Canadian astronaut to make music in space
Published Friday, September 14, 2012 8:05AM EDT
MONTREAL -- Canadian astronaut Chris Hadfield, an avid guitar player, says he's planning on doing some serious space jamming during his six-month visit to the International Space Station.
The veteran astronaut is scheduled to blast off aboard a Russian spacecraft on Dec. 5, with NASA astronaut Tom Marshburn and Russian cosmonaut Roman Romanenko.
Both of his travelling space companions also play guitar. Romanenko actually played with U2 when the group visited Moscow in 2010, while Marshburn is a classical guitarist.
Hadfield says he's planning to do some song-writing while he gazes down at the Earth.
"On board the space station, there's a Canadian guitar made in Vancouver, but there's also a keyboard and a ukelele," he told reporters during a news conference Thursday with the crew in Houston.
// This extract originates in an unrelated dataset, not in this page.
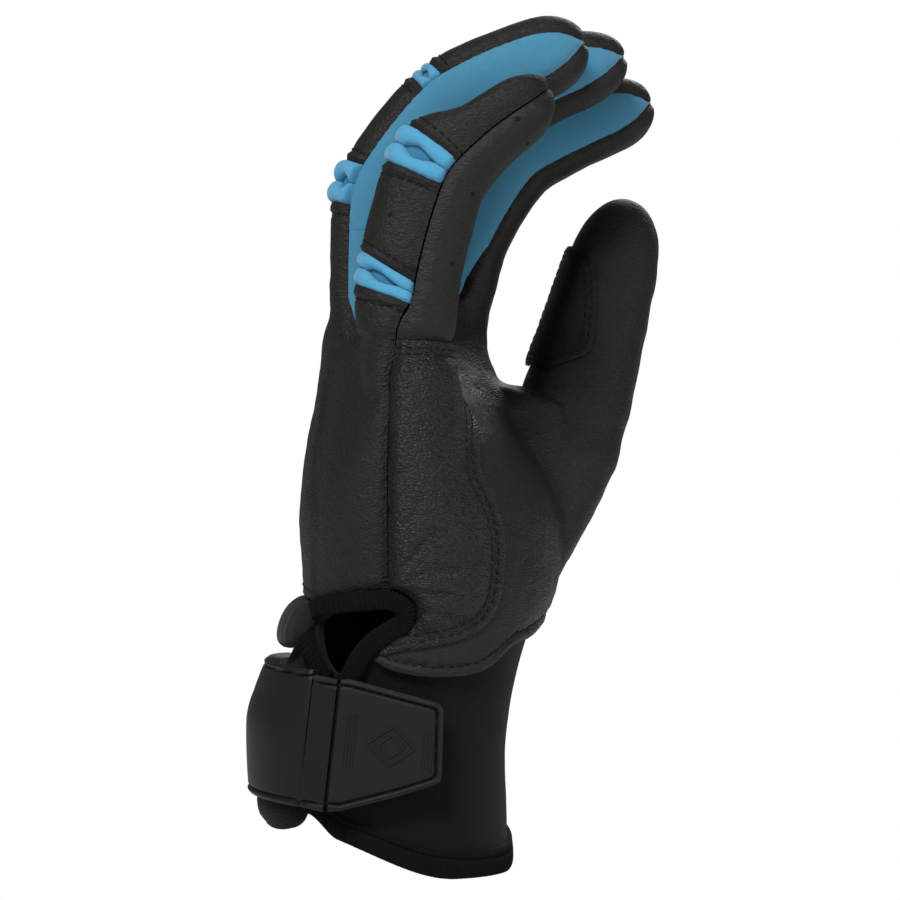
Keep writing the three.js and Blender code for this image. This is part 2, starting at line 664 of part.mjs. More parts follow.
// The notch: the leather stops at the binding's outer edge, and the sleeve's hole lies inside the binding.
const notchLine = placesOf(notchShares);
const notchInner = growOutline(notchLine, -bindingHalfWidth);
const notchOuter = growOutline(notchLine, bindingHalfWidth + seamGap);
const notchCut = column(notchOuter, -overrun, 0);
const ulnarEdge = (fingers.pinky.y + fingers.ring.y) / 2;
const radialEdge = (fingers.middle.y + fingers.index.y) / 2;
const zoneEdges = [-overrun, ulnarEdge, radialEdge, overrun];
const zoneLap = seamGap / 4;
const above = 2 * webHeight;

// The leather on one side of the seams. The way is 1 for the palm and -1 for the back.
function leatherZone(way, hemShares, footShare) {
  return union(
    seamShares.map((line, i) => {
      const seam = placesOf(line).map(([x, z]) => [x + (way * seamGap) / 2, z]);
      const top = [[seam.at(-1)[0], above], [way * overrun, above]];
      const foot = [seam[0][0], footShare * webHeight];
      const outline = [...seam, ...top, ...placesOf(hemShares), foot];
      return column(outline, zoneEdges[i] - zoneLap, zoneEdges[i + 1]);
    }),
  );
}

function leatherOnHand() {
  const cut = shell.subtract(forkCuts).subtract(notchCut);
  const back = cut.intersect(leatherZone(-1, backHemShares, backFootShare));
  const palm = cut.intersect(leatherZone(1, palmHemShares, palmFootShare));
  piece("back_panel", geometryOfSolid(biggest(back)), leatherBlack);
  piece("palm_panel", geometryOfSolid(biggest(palm)), leatherBlack);
  forkOwners.forEach((name, i) => {
    piece(name, geometryOfSolid(biggest(shell.intersect(forkSolid(i, 0)))), stretchBlue);
  });
}

// The patch lies flat round its edge and bulges over the foam.
function heelPad() {
  const skin = handSkin(seamGap);
  const heelOutline = placesOf(heelShares);
  const foamOutline = growOutline(heelOutline, -foamMargin);
  const foamTop = seamGap + foamThickness;
  const patchEdge = seamGap + patchThickness;
  const nearSide = (outline) => column(outline, -overrun, heelReachShare * handHalfWidth);
  const foam = handLoft(foamTop).intersect(nearSide(foamOutline)).subtract(skin);
  const room = handLoft(foamTop + seamGap).intersect(nearSide(growOutline(foamOutline, seamGap)));
  const crown = handLoft(foamTop + seamGap + patchThickness).intersect(
    nearSide(growOutline(foamOutline, seamGap + patchThickness)),
  );
  const patch = handLoft(patchEdge).intersect(nearSide(heelOutline)).add(crown).subtract(room).subtract(skin);
  piece("heel_foam", geometryOfSolid(biggest(foam)), foamGrey);
  piece("heel_patch", geometryOfSolid(biggest(patch)), leatherBlack);
}

// A finger's leather, its stretch sides and its two flex bands.
function fingerPieces(name) {
  const finger = fingers[name];
  const [ulnar, radial] = hasSide[name];
  const end = () => finger.path.length;
  for (const [part, from, to, rows, isTip] of [
    ["mid", finger.lower.after, finger.upper.before, straightRows(4), false],
    ["tip", finger.upper.after, end, tipRows, true],
  ]) {
    const seams = seamsOf(name, isTip);
    const panel = (suffix, cols, seamA, seamB, panelRows, material, wall) =>
      piece(
        `${name}_${part}_${suffix}`,
        plateOf(finger, from, to, panelRows, cols, seamA, seamB, 0, wall),
        material,
      );
    panel("back", backCols, seams.backRadial, seams.backUlnar, rows, leatherBlack, leather);
    panel("palm", palmCols, seams.palmUlnar, seams.palmRadial, rows, leatherBlack, leather);
    const side = (suffix, seamA, seamB) =>
      panel(suffix, sideCols, seamA, seamB, isTip ? rows.slice(0, sideRows) : rows, stretchBlue, fabric);
    const turned = (seam) => (share) => seam(share) - 2 * Math.PI;
    if (ulnar) side("side_ulnar", seams.backUlnar, seams.palmUlnar);
    if (radial) side("side_radial", turned(seams.palmRadial), seams.backRadial);
  }
  flexBand(`${name}_lower_flex`, finger, finger.lower);
  flexBand(`${name}_upper_flex`, finger, finger.upper);
}

// A stretch band across a joint's wedge: two ridges over the back, fading out towards the hinge.
function flexBand(name, digit, joint, material = stretchBlue, ridge = flexRidge) {
  const reach = flexReachDeg * rad;
  const grid = (isOuter) =>
    Array.from({ length: flexRows + 1 }, (_, i) =>
      Array.from({ length: flexCols + 1 }, (_, j) => {
        const angle = joint.angle + Math.PI + mix(-reach, reach, j / flexCols);
        const spare = seamGap / joint.width(angle);
        const share = mix(spare, 1 - spare, i / flexRows);
        const t = mix(joint.before(angle), joint.after(angle), share);
        const fade = Math.max(0, Math.cos((angle - joint.angle - Math.PI) * flexFadeShare));
        const wave = (ridge * fade * (1 - Math.cos((4 * Math.PI * i) / flexRows))) / 2;
        return skinPoint(digit, t, angle, isOuter ? -wave : fabric);
      }),
    );
  piece(name, plate(grid(true), grid(false)), material);
}

function thumbPieces() {
  const end = () => thumb.path.length;
  const rings = (inset, past) =>
    tipRows.map((row, i) =>
      Array.from({ length: aroundThumb }, (_, j) => {
        const angle = (2 * Math.PI * j) / aroundThumb;
        const t = mix(thumb.lower.after(angle) - (i === 0 ? past : 0), end(), row.share);
        return skinPoint(thumb, t, angle, inset, row.taper);
      }),
    );
  const hull = solid(loft(rings(0, 0))).subtract(solid(loft(rings(leather, 2 * hingeGap))));
  piece("thumb_shell", geometryOfSolid(hull), leatherBlack);
  const tipFrom = thumb.path.starts.at(-1).from;
  const patchFrom = () => tipFrom + thumb.tipLength * thumbPatchShares[0];
  const patchTo = () => tipFrom + thumb.tipLength * thumbPatchShares[1];
  const seams = thumbPatchDegs.map((deg) => () => deg * rad);
  const rows = straightRows(patchRows);
  const outset = seamGap + patchThickness;
  const patch = plateOf(thumb, patchFrom, patchTo, rows, patchCols, seams[0], seams[1], outset, -seamGap);
  piece("thumb_patch", patch, leatherBlack);
  flexBand("thumb_gusset", thumb, thumb.lower, leatherBlack, 0);
}

// The cuff's outer shape between levels, and a ring of it with its wall between two offsets.
function cuffBody(shares, grow) {
  return solid(loft(shares.map((share) => sleeveRing(levelAt(share), grow))));
}

function cuffRing(shares, outerGrow, innerGrow) {
  const past = [shares[0] - hemShare, ...shares.slice(1, -1), shares.at(-1) + hemShare];
  return cuffBody(shares, outerGrow).subtract(cuffBody(past, innerGrow));
}

const hemShare = hemHeight / webHeight;
const gapShare = seamGap / webHeight;
const sleeveOut = -(leather + seamGap);
const sleeveIn = sleeveOut - sleeve;

function cuff() {
  const hemTop = hemLevelShare + hemShare;
  const hemLevels = [hemLevelShare, hemLevelShare + hemShare / 2, hemTop];
  const hem = cuffRing(hemLevels, sleeveOut + hemThickness, sleeveIn);
  piece("cuff_hem", geometryOfSolid(hem), ribBlack);
  const hole = column(notchInner, -overrun, 0);
  const levels = [hemTop + gapShare, ...cuffLevelShares, cuffTopShare];
  const tube = cuffRing(levels, sleeveOut, sleeveIn).subtract(hole);
  piece("cuff_sleeve", geometryOfSolid(biggest(tube)), stretchBlack);
  const strip = column(stripOutline(notchLine, bindingHalfWidth), -overrun, 0);
  const bottom = sleeveOut + seamGap;
  const layer = handLoft(bottom + bindingThickness).subtract(handLoft(bottom));
  piece("notch_binding", geometryOfSolid(biggest(layer.intersect(strip))), ribBlack);
}

function wristRoll() {
  const level = levelAt(rollLevelShare);
  const centreGrow = sleeveOut + seamGap + rollHalfThickness / 2;
  const rings = Array.from({ length: rollStations }, (_, i) => {
    const angle = -mix(rollReachDeg[0], rollReachDeg[1], i / (rollStations - 1)) * rad;
    const round = Math.sin((Math.PI * (i + 1 / 2)) / rollStations) ** rollBluntExponent;
    return Array.from({ length: aroundRoll }, (_, j) => {
      const turn = (2 * Math.PI * j) / aroundRoll;
      const at = sleevePoint(level, angle, centreGrow + Math.cos(turn) * rollHalfThickness * round);
      return [at[0], at[1], at[2] + Math.sin(turn) * rollHalfHeight * round];
    });
  });
  const clear = column(stripOutline(notchLine, bindingHalfWidth + seamGap), -overrun, 0);
  const roll = solid(loft(rings)).subtract(handLoft(sleeveOut + seamGap)).subtract(clear);
  piece("wrist_roll", geometryOfSolid(biggest(roll)), stretchBlack);
}

// The strap's frame: x runs along the strap from its first fold, z across it, and y into the wrist.
const strapFrame = new THREE.Matrix4()
  .makeTranslation(...strapFoldShares.map((share, k) => share * [handDepth, handHalfWidth, webHeight][k]))
  .multiply(new THREE.Matrix4().makeRotationY(strapLeanDeg * rad));
const barFrame = strapFrame.clone().multiply(new THREE.Matrix4().makeRotationZ(-barTurnDeg * rad));
const tipFrame = barFrame
  .clone()
  .multiply(new THREE.Matrix4().makeTranslation(barWidth + foldGap, 0, 0))
  .multiply(new THREE.Matrix4().makeRotationZ(barTurnDeg * rad));
const strapWhole = strapWall + strapRim;

// A flat plate of the strap from an outline, with a raised rim round its outer face.
function rimmedPlate(outline, frame) {
  const whole = prism(outline, 0, strapWhole).applyMatrix4(frame);
  const recess = prism(growOutline(outline, -strapRimWidth), -strapWhole, strapRim).applyMatrix4(frame);
  return solid(whole).subtract(solid(recess));
}

function strap() {
  const cuffSkin = handLoft(sleeveOut + seamGap);
  const half = strapHeight / 2;
  const barEnds = barShares.map((ends) => ends.map((share) => share * strapHeight));
  const [[nearFoot, nearTop], [farFoot, farTop]] = barEnds;
  const bar = [[foldGap, nearFoot], [barWidth, farFoot], [barWidth, farTop], [foldGap, nearTop]];
  const mitreFrame = barFrame
    .clone()
    .multiply(new THREE.Matrix4().makeTranslation(barWidth + foldGap / 2, 0, 0))
    .multiply(new THREE.Matrix4().makeRotationZ((barTurnDeg / 2) * rad));
  const mitre = (way) => {
    const [near, away] = [(-way * foldGap) / 2, way * barWidth];
    const outline = [[near, -strapHeight], [away, -strapHeight], [away, strapHeight], [near, strapHeight]];
    return solid(prism(outline, -strapWhole, 2 * strapWhole).applyMatrix4(mitreFrame));
  };
  piece("strap_bar", geometryOfSolid(rimmedPlate(bar, barFrame).subtract(mitre(1))), rubberBlack);
  const tip = tipShares.map(([x, z]) => [x * strapHeight + foldGap, z * strapHeight]);
  piece("strap_tip", geometryOfSolid(rimmedPlate(tip, tipFrame).subtract(mitre(-1))), rubberBlack);

  const padOutline = growOutline(tip, -padMargin);
  const hookNear = strapWhole + seamGap;
  const hook = solid(prism(padOutline, hookNear, hookNear + hookThickness).applyMatrix4(tipFrame));
  piece("hook_pad", geometryOfSolid(hook), hookBlack);
  const loopNear = hookNear + hookThickness + seamGap;
  const loop = solid(prism(padOutline, loopNear, loopNear + handHalfWidth / 4).applyMatrix4(tipFrame));
  piece("loop_pad", geometryOfSolid(biggest(loop.subtract(cuffSkin))), hookBlack);

  const tabTop = sleeveOut + seamGap + tabThickness;
  const hemReach = [hemLevelShare - hemShare, hemLevelShare + hemShare + 2 * gapShare];
  const hemRoom = cuffBody(hemReach, sleeveOut + hemThickness + seamGap);
  const tabShape = column(placesOf(tabShares), -overrun, tabReachShare * handHalfWidth);
  const tab = handLoft(tabTop).subtract(cuffSkin).subtract(hemRoom).intersect(tabShape);
  piece("wrist_tab", geometryOfSolid(biggest(tab)), stretchBlack);

  // The strap's plate follows the wrist, so it is cut from a shell round it. Its end meets the first fold.
  const inner = tabTop + seamGap;
  const wrap = (outline, low, high) =>
    handLoft(high)
      .subtract(handLoft(low))
      .intersect(solid(prism(outline, -overrun, overrun).applyMatrix4(strapFrame)));
  const edge = [[-overrun, -half], [0, -half], [0, half], [-overrun, half]];
  const low = half - strapRimWidth;
  const inset = [[-overrun, -low], [-strapRimWidth, -low], [-strapRimWidth, low], [-overrun, low]];
  const everywhere = [[-overrun, -overrun], [overrun, -overrun], [overrun, overrun], [-overrun, overrun]];
  const reach = column(everywhere, -overrun, strapReachShare * handHalfWidth);
  const floor = inner + strapWall;
  const recess = wrap(inset, floor, floor + 2 * strapRim);
  const panel = wrap(edge, inner, floor + strapRim).intersect(reach).subtract(recess);
  piece("strap_panel", geometryOfSolid(biggest(panel)), rubberBlack);
}

leatherOnHand();
heelPad();
for (const name of fingerNames) fingerPieces(name);
thumbPieces();
cuff();
wristRoll();
strap();

// The origin is in the middle of the cuff's mouth.
const mouth = levelAt(hemLevelShare);
const mouthX = ((mouth[1] + mouth[2]) / 2) * handDepth;
glove.position.set(-mouthX, 0, -(hemLevelShare * webHeight - mouth[6] * hemDropShare * mouthX));

export default glove;
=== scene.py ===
# A right-hand batting glove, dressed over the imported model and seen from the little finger's side.
# Lengths are millimetres in the glove's own frame until a mesh is made, and metres after that.
import json
import math

import bpy
import numpy as np
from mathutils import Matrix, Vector, noise

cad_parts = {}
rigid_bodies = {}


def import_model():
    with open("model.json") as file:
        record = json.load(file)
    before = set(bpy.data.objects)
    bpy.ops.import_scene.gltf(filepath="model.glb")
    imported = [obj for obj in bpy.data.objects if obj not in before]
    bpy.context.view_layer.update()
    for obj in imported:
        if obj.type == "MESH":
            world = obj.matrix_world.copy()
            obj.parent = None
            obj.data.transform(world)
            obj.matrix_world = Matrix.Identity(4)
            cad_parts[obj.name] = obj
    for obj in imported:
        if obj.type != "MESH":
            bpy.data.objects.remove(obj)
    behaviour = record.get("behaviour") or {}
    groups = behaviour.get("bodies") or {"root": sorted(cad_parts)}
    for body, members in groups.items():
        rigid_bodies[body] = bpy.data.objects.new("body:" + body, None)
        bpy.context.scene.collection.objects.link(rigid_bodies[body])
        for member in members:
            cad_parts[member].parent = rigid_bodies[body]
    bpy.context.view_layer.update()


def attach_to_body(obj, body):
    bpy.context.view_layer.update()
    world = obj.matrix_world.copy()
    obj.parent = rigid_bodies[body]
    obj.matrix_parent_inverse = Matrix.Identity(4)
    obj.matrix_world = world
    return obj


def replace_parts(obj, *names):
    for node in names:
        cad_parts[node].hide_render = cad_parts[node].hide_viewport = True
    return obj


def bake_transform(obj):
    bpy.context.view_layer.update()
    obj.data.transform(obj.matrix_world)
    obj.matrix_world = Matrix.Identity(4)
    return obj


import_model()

METRE = 1000.0

# Camera: level, in front of the little finger's side. The photograph's middle looks at this point.
CAMERA_DISTANCE = 800.0
CAMERA_X = 14.43
CAMERA_Z = 92.9
SENSOR = 36.0
FRAME_WIDTH = 216.0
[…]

The 53-year-old astronaut says that while he'll be busy doing experiments and maintaining the space station, he'll also take time during evenings and weekends to play and record the songs he's written.
Some of those sessions will include other members of the musical astronaut trio.
"It's an extension of communication," Hadfield said.
"We can talk in Russian, we can talk in French, we can talk in English and we can talk in music -- and it's a really fundamental human form of artistic communication."
He said he's looking forward to flying weightless by a huge cupola window and playing, writing and recording music from an inspiring vantage point.
Hadfield noted that he's been working in Canada to record a song written with another band: the Barenaked Ladies.
"It'll be in schools and choirs and high school orchestras this school year -- a song that we're written together," he said.
This will be Hadfield's third space mission and, during his space station visit, he will become the first Canadian commander of the giant orbiting laboratory.
"It is hugely exciting and a great honour to be asked to be the commander of the International Space Station. Just from this Canadian kid's point of view, it's just a dream come true at this stage of my life," he said.
Hadfield's first trip was in November 1995 when he visited the Russian Space Station Mir. His second space voyage was a visit to the international station in April 2001, when he also performed two space walks. He was the first Canadian to ever leave a spacecraft and float freely in space.
He said he doesn't expect any space walks this time, unless something needs to be repaired from outside.
During his upcoming stay, the space station will be visited by the Russian Progress, a supply ship, as well as a couple of unmanned U.S. commercial cargo vessels.
With the cancellation of the U.S. space shuttle fleet, the door has been opened to allow private companies like SpaceX to eventually fly astronauts up to the space station.
Right now, the only way for humans to get there is by booking a seat on the Russian Soyuz spacecraft, like the one carrying Hadfield and his crewmates.
But Hadfield told reporters that the privately funded Dragon space capsule, built by SpaceX, will come up about six weeks after his arrival. It already brought up supplies during a visit last May. The last visitor, Cygnus, is a new commercial vehicle made by Orbital Sciences.
Hadfield expects that last vessel to visit toward the end of his six-month visit. He comes back down to Earth in mid-May.